The NTC and the Post Office then battled it out for York's telephone custom, with the latter taking over the former in 1912.

Not long afterwards the Post Office introduced the first public telephone kiosks - made of wood, possibly because of a shortage of metal during the war.

But just as the petrol engine overtook the trams and the telephone surpassed the telegraph, it now seems the mobile is set to conquer the landline.

Dr Paul Rosen, an expert in new consumer technologies at York University, expresses no shock at the demise of so many phone boxes.

"I am not surprised, but I would be very disappointed if every phone box in a cluster of phone boxes was removed because I think that's socially dangerous."

Pay phones are still vital for non-mobile users, and in case of emergencies, he said. They must remain "in areas of low incomes and in remote areas".

The end of the phone box would also be a cultural loss, too. "It's a great symbol of maybe an out-of-date idea of what Britain's about."

That world-famous British landmark, the red telephone box, could disappear from our shores altogether, "although no doubt they would be still available in some American town somewhere".

The explosion of mobile phones has been astonishing. Only a few years ago they were the prerogative of City bankers and gadget freaks. Today, there are 47.5 million handsets in Britain, more than 16.5 million of which can connect to the Internet.

"Where you phone has changed," said Dr Rosen, research fellow in the university's science and technology studies unit. "Conversations used to take place in a private place because the phone was tied to a wall somewhere. Now there are no boundaries."

Today many mobile users enjoy having a phone conversation in public. And they have leapt on a by-product of the communications revolution - text messaging.

"It's changed the way people communicate. When young people use texting there are all sorts of social rules about how you read texts.

"Most teenagers and people in their early 20s believe that if you text somebody they are obliged to respond. And if you don't, there are certain social sanctions involved."

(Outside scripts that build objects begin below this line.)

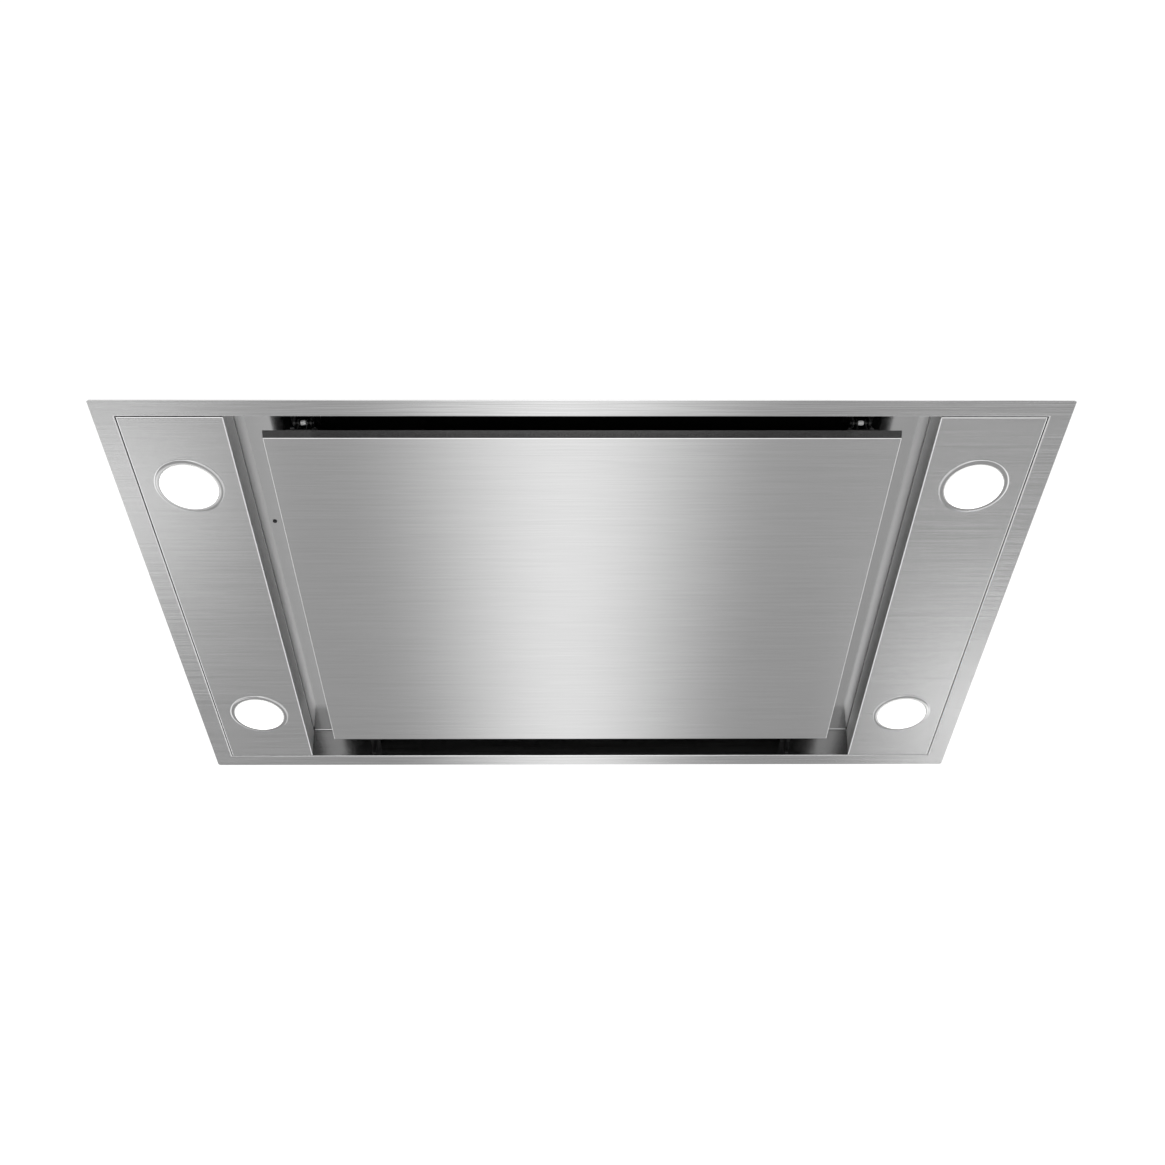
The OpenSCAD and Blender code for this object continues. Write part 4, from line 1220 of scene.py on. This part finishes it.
@dataclass(frozen=True)
class Casing:
    """A galvanised casing with riveted corner laps and beads pressed into its top.

    The beads' section is given as shares of their height, at even steps over their width.
    """

    node: str
    flange: float
    lap_foot: float
    bead_insets: tuple[float, ...]
    lap: float = 12.0 * MM
    lap_t: float = 0.6 * MM
    lap_in: float = 0.2 * MM
    lap_top: float = 1.5 * MM
    rivet_r: float = 2.2 * MM
    rivet_h: Point2 = (0.6 * MM, 0.9 * MM)
    bead_w: float = 7.0 * MM
    bead_h: float = 1.0 * MM
    bead_corner: float = 14.0 * MM
    bead_sink: float = 0.05 * MM
    section: tuple[float, ...] = (0.0, 0.8, 1.0, 0.8, 0.0)
    soft: float = 0.5 * MM

    def build(self) -> None:
        """Builds the casing."""
        maker = Maker()
        self.laps(maker)
        self.beads(maker)
        softened(self.node, GALVANISED, self.soft, maker)

    def laps(self, maker: Maker) -> None:
        """Adds the corner laps and their rivets.

        Args:
            maker: The casing's maker.
        """
        low, high = extent(self.node)
        w, d, foot = high.x - self.flange, high.y - self.flange, low.z + self.lap_foot
        (brow, crown), r = self.rivet_h, self.rivet_r
        dome = [(0.0, 0.0), (r, 0.0), (0.8 * r, brow), (0.0, crown)]
        for sx, sy in corners():
            edge = sorted((sx * (w - self.lap), sx * (w - self.lap_t)))
            face = sorted((sy * (d - self.lap_in), sy * (d + self.lap_t)))
            maker.box((edge[0], face[0], foot), (edge[1], face[1], high.z - self.lap_top))
            for k in range(3):
                z = foot + (high.z - foot) * (0.15 + 0.35 * k)
                x, y = sx * (w - self.lap / 2), sy * (d + self.lap_t)
                maker.turn(dome, at(x, y, z, (0.0, float(sy), 0.0)), 16, closed=False)

    def beads(self, maker: Maker) -> None:
        """Adds the stiffening beads pressed into the top sheet.

        Args:
            maker: The casing's maker.
        """
        high, corner = extent(self.node)[1], self.bead_corner
        steps = [(k * self.bead_w / 4, h * self.bead_h) for k, h in enumerate(self.section)]
        for inset in self.bead_insets:
            outer = Ring(high.x - inset, high.y - inset, high.z - self.bead_sink, corner)
            maker.stack([outer.grown(-step, rise, corner - step) for step, rise in steps])


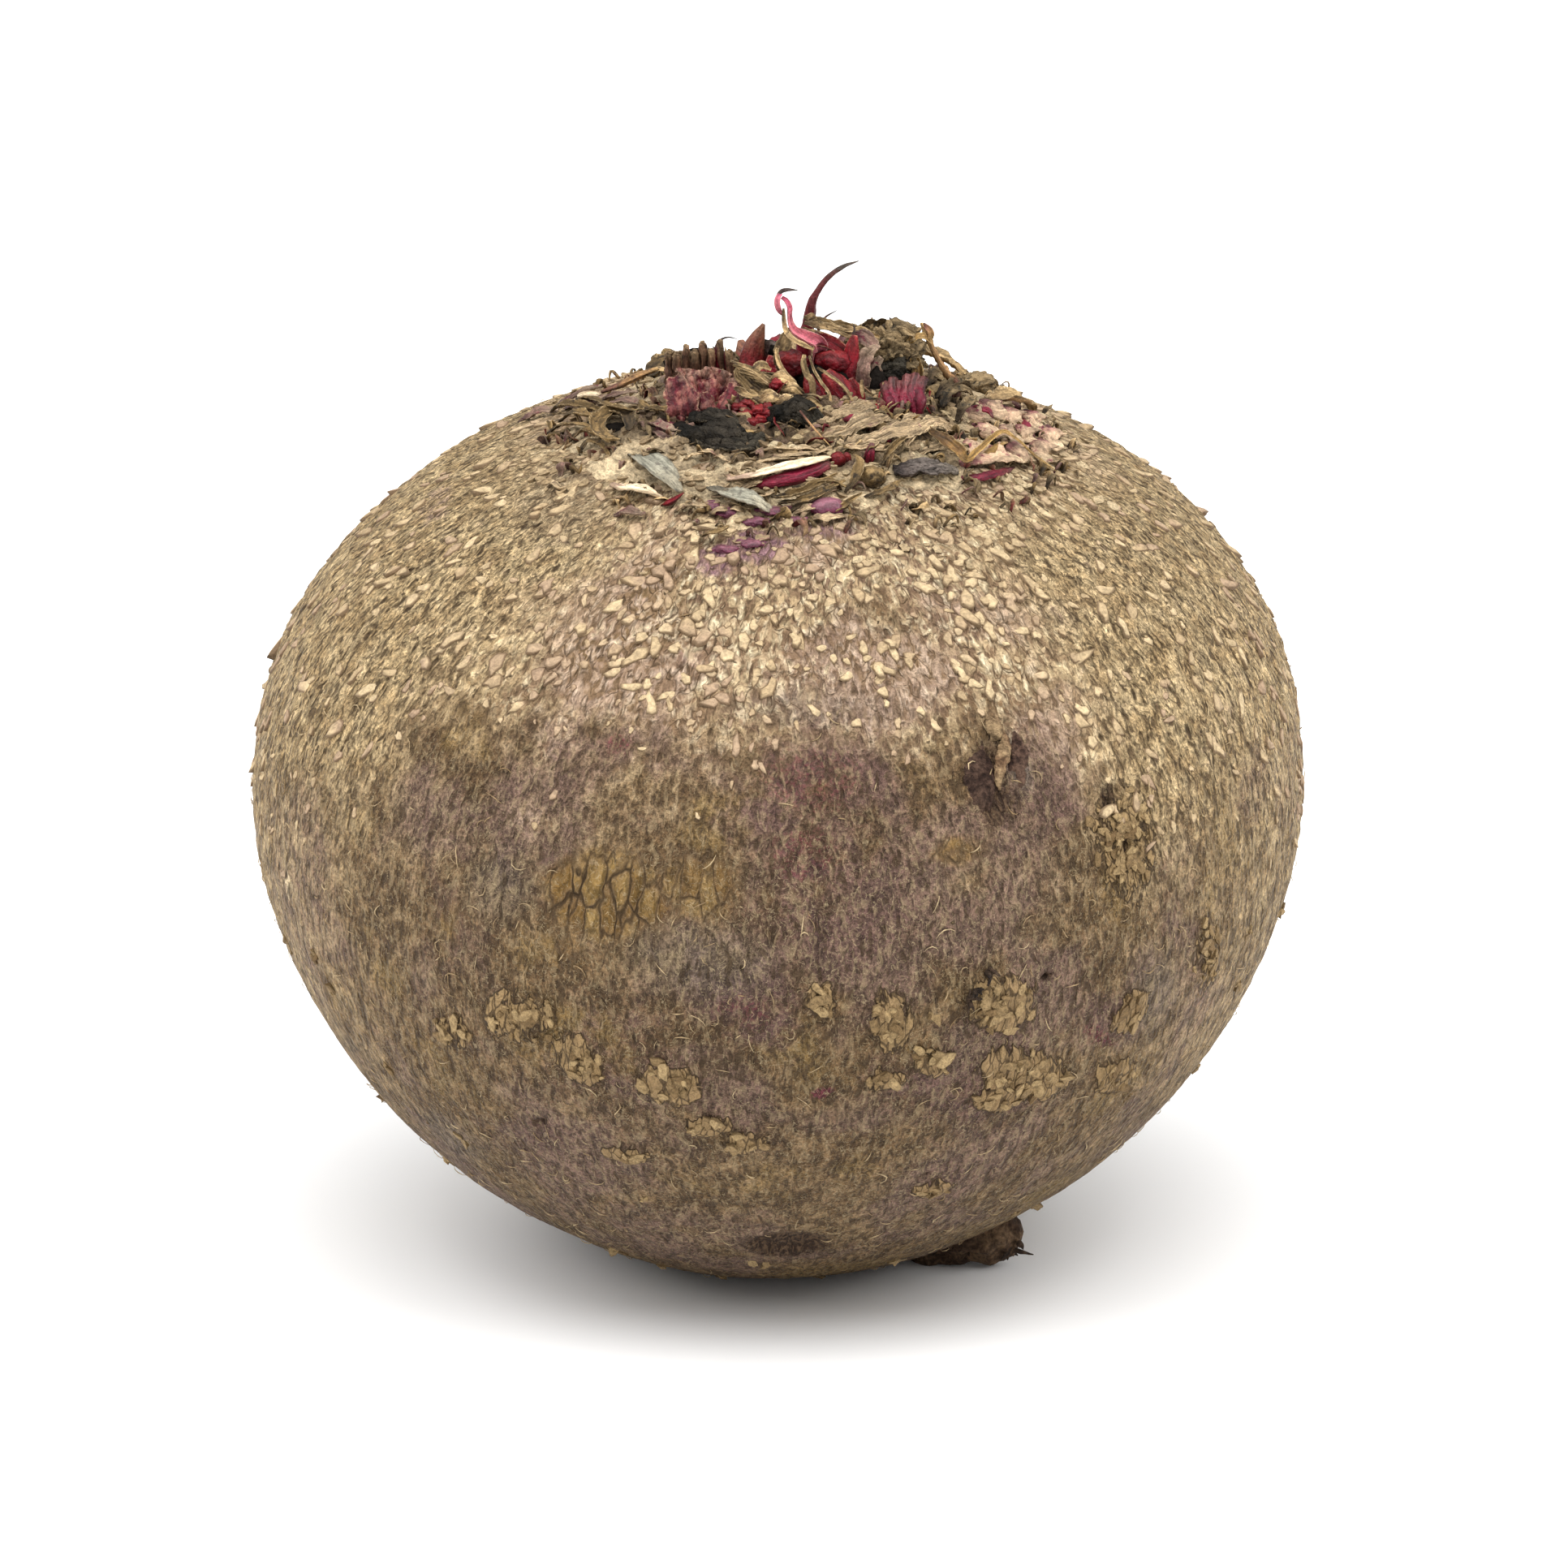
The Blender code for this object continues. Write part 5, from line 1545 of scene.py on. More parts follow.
def tissues():
    """Materials of the leaf remnants, by name."""
    return {
        "pink": leaf_material("pink_flesh", (0.34, 0.075, 0.10), (0.60, 0.17, 0.21), (0.58, 0.12, 0.19),
                              edge=(0.42, 0.24, 0.19), streak=0.6, rough=0.35, specular=0.3, subsurface=0.1),
        "crimson": leaf_material("crimson_flesh", (0.060, 0.002, 0.004), (0.115, 0.003, 0.007),
                                 (0.16, 0.014, 0.015), edge=(0.24, 0.11, 0.07), streak=1.0, rough=0.3,
                                 specular=0.2),
        "magenta": leaf_material("magenta_flesh", (0.12, 0.006, 0.018), (0.175, 0.010, 0.028), (0.13, 0.045, 0.042),
                                 blotch=(0.24, 0.075, 0.09), blotch_low=0.60, streak=1.0, rough=0.35,
                                 specular=0.25),
        "rose": leaf_material("rose_flesh", (0.08, 0.010, 0.012), (0.20, 0.065, 0.052), (0.26, 0.135, 0.095),
                              edge=(0.30, 0.19, 0.12), blotch=(0.085, 0.006, 0.011), blotch_low=0.45, streak=1.0,
                              rough=0.5, specular=0.25, subsurface=0.1),
        "fin": leaf_material("red_brown_stalk", (0.10, 0.004, 0.007), (0.125, 0.010, 0.011), (0.17, 0.075, 0.042),
                             edge=(0.21, 0.13, 0.075), streak=0.7, rough=0.4, specular=0.25),
        "tan": leaf_material("tan_dry_leaf", (0.17, 0.105, 0.05), (0.37, 0.252, 0.122), (0.30, 0.198, 0.09),
                             edge=(0.43, 0.32, 0.18), blotch=(0.12, 0.078, 0.045), blotch_low=0.54, streak=1.1,
                             rough=0.65),
        "paper": leaf_material("papery_leaf", (0.24, 0.165, 0.095), (0.38, 0.275, 0.16), (0.33, 0.235, 0.135),
                               edge=(0.46, 0.35, 0.21), blotch=(0.25, 0.14, 0.11), blotch_low=0.58, streak=1.0,
                               rough=0.6, spacing=4.5),
        "amber": leaf_material("amber_dry_leaf", (0.16, 0.085, 0.03), (0.27, 0.155, 0.045), (0.33, 0.21, 0.085),
                               edge=(0.40, 0.28, 0.12), streak=1.0, rough=0.5, specular=0.25),
        "olive": leaf_material("olive_dry_leaf", (0.070, 0.046, 0.023), (0.158, 0.100, 0.040), (0.245, 0.16, 0.068),
                               edge=(0.34, 0.245, 0.13), blotch=(0.045, 0.030, 0.017), streak=1.1, rough=0.65),
        "pleat": leaf_material("pleated_dry_leaf", (0.13, 0.022, 0.02), (0.145, 0.07, 0.042), (0.23, 0.15, 0.08),
                               edge=(0.30, 0.21, 0.12), blotch=(0.045, 0.026, 0.018), blotch_low=0.56, streak=1.0,
                               rough=0.6),
        "brown": leaf_material("brown_dry_stalk", (0.15, 0.065, 0.045), (0.27, 0.15, 0.065), (0.38, 0.24, 0.10),
                               blotch=(0.10, 0.055, 0.03), streak=0.9, rough=0.6),
        "dark": leaf_material("dark_dry_stalk", (0.20, 0.006, 0.018), (0.060, 0.036, 0.030), (0.080, 0.060, 0.048),
                              blotch=(0.09, 0.02, 0.025), blotch_low=0.64, streak=0.6, rough=0.5, specular=0.25),
        "wisp": leaf_material("wisp_stalk", (0.20, 0.006, 0.018), (0.105, 0.016, 0.017), (0.075, 0.055, 0.042),
                              streak=0.6, rough=0.45, specular=0.25),
        "crumbly": leaf_material("grey_crumbly_leaf", (0.072, 0.048, 0.028), (0.195, 0.137, 0.072),
                                 (0.27, 0.19, 0.10), edge=(0.04, 0.03, 0.02), blotch=(0.05, 0.04, 0.027),
                                 streak=0.9, rough=0.85, relief=0.5),
        "grey": leaf_material("grey_leaf", (0.16, 0.138, 0.10), (0.245, 0.232, 0.178), (0.30, 0.265, 0.19),
                              edge=(0.18, 0.145, 0.105), blotch=(0.13, 0.115, 0.09), streak=0.8, rough=0.6),
        "slate": leaf_material("slate_leaf", (0.07, 0.052, 0.046), (0.13, 0.105, 0.09), (0.17, 0.14, 0.11),
                               blotch=(0.045, 0.034, 0.03), streak=1.0, rough=0.75, relief=0.5, spacing=4.0),
        "black": leaf_material("black_leaf", (0.014, 0.012, 0.009), (0.032, 0.026, 0.019), (0.050, 0.042, 0.030),
                               edge=(0.12, 0.095, 0.06), streak=1.1, rough=0.55, specular=0.1, relief=0.7),
        "cream": leaf_material("cream_flesh", (0.46, 0.31, 0.22), (0.66, 0.53, 0.36), (0.55, 0.42, 0.27),
                               edge=(0.38, 0.27, 0.17), streak=0.8, rough=0.5, specular=0.2),
        "purple": leaf_material("purple_flesh", (0.11, 0.018, 0.042), (0.145, 0.030, 0.062), (0.20, 0.075, 0.10),
                                blotch=(0.24, 0.16, 0.12), blotch_low=0.66, streak=0.7, rough=0.35, specular=0.35,
                                subsurface=0.1),
        "blush": leaf_material("blush_leaf", (0.24, 0.10, 0.090), (0.43, 0.295, 0.19), (0.54, 0.41, 0.255),
                               edge=(0.44, 0.32, 0.20), blotch=(0.18, 0.05, 0.06), blotch_low=0.54, streak=0.8,
                               rough=0.6),
        "mauve": leaf_material("mauve_leaf", (0.105, 0.050, 0.042), (0.175, 0.105, 0.078), (0.25, 0.175, 0.12),
                               edge=(0.27, 0.195, 0.13), blotch=(0.13, 0.025, 0.035), streak=0.8, rough=0.55),
        # Near-black tissue that only stands for shade in gaps and hollows
        "shade_fill": leaf_material("shade_fill_tissue", (0.006, 0.005, 0.004), (0.010, 0.008, 0.007), (0.014, 0.011, 0.009),
                             streak=0.5, rough=0.9, specular=0.05),
    }


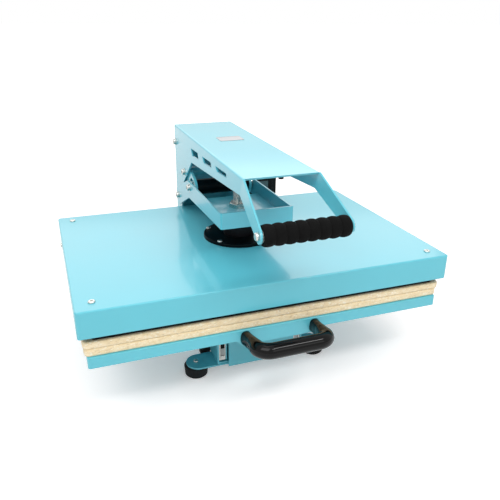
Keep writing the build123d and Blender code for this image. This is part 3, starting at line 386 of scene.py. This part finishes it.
felt, foam, wool = felt_paint(), foam_paint(), wool_paint()


# %% [markdown]
# Each node of the CAD model belongs to a slot, which says what it is made of. The finish could be
# chosen node by node. A table from slot to finish keeps all the fasteners, for one, exactly alike.

# %% Every CAD node takes the finish of its slot
FINISHES = {
    "turquoise_coat": turquoise,
    "black_coat": black_coat,
    "zinc_steel": zinc,
    "dark_steel": dark_steel,
    "bare_aluminium": aluminium,
    "coated_aluminium": coated_aluminium,
    "beige_felt": felt,
    "glass_wool": wool,
    "black_foam": foam,
    "black_rubber": rubber,
    "black_gloss": gloss_black,
    "black_plastic": matte_black,
    "grey_plastic": grey_plastic,
    "lcd_window": lcd,
}
slot_of = {row["node"]: row["material_slot"] for row in frame["record"]["subparts"]}
for name, thing in nodes.items():
    thing.data.materials.clear()
    thing.data.materials.append(FINISHES[slot_of[name]])
print("painted", len(slot_of), "nodes with", len(FINISHES), "finishes")


# %% [markdown]
# New pieces are skins over a grid of points. A grid is a stack of rings: rows go along the piece and
# columns go round it. So every shape below is a formula for the point at (row, column), worked out
# for all at once. Modelling tools could push and pull a box into the same shapes, but a formula can
# be read, checked and changed by a number.

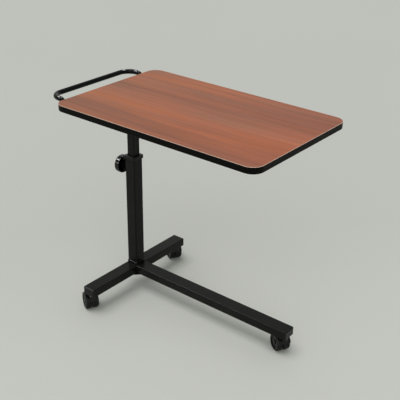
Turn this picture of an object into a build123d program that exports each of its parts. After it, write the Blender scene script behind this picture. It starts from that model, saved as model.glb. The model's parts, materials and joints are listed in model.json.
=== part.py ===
from build123d import *
import math
import os

# Overbed table: a wood-topped board that slides up and down on a square column,
# on a T-shaped base with three twin-wheel casters.
# Millimetres. The origin is on the floor under the column's axis, +X runs to the
# free end of the board and the long leg, +Z is up.

# Board
BOARD_LENGTH = 650.0
BOARD_WIDTH = 400.0
BOARD_X0 = -95.0
BOARD_TOP = 617.0
BOARD_THICK = 18.0
BOARD_CORNER = 32.0
BAND_THICK = 2.5
BAND_EDGE = 1.5
LAMINATE_THICK = 1.0
LAMINATE_BEVEL = 0.7
BACKING_THICK = 0.6

# Column
OUTER_SIDE = 35.0
OUTER_RADIUS = 3.5
OUTER_WALL = 2.0
OUTER_TOP = 422.0
INNER_SIDE = 25.0
INNER_RADIUS = 2.5
INNER_BOTTOM = 195.0
INNER_WALL = 1.5
SLIDE_FIT = 0.08
COLLAR_SIDE = 41.0
COLLAR_HEIGHT = 10.0
SLEEVE_LENGTH = 20.0
GUIDE_HEIGHT = 8.0

# Base legs
LEG_WIDTH = 40.0
LEG_HEIGHT = 25.0
LEG_BOTTOM = 57.0
LEG_WALL = 1.5
LEG_RADIUS = 1.8
CROSS_HALF = 200.4
LONG_END = 551.5
CAP_THICK = 5.0
CAP_ROUND = 3.2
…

As a 40-year-old who carefully guards his own mobile phone number and texts only for work, Dr Rosen admits this etiquette is beyond him.

The technology has certainly created a divide. While children and young people respond at the press of a button to regular TV and radio show requests for text messages, those over a certain age are often left in the slow lane.

Dr Rosen believes that age gap could soon shrink. Just as grey surfers are taking over the Internet to keep in touch with the family, the same urge to communicate with children and grandchildren could see older people joining the text revolution.

As with any new technology, mobile phones are a double-edged sword. Promising liberty, the handsets actually track your every movement via satellite. "That has all sorts of civil liberties implications," said Dr Rosen.

Offering children security, go-anywhere phones also ensure they are never truly free from parental surveillance.

But mobiles are only going to become more important. Already the handsets double up as cameras, diaries and even musical instruments.

Soon, the experts believe, we could be paying for our vending machine coffee with a zap from our phone. That is, until the next new technology comes along.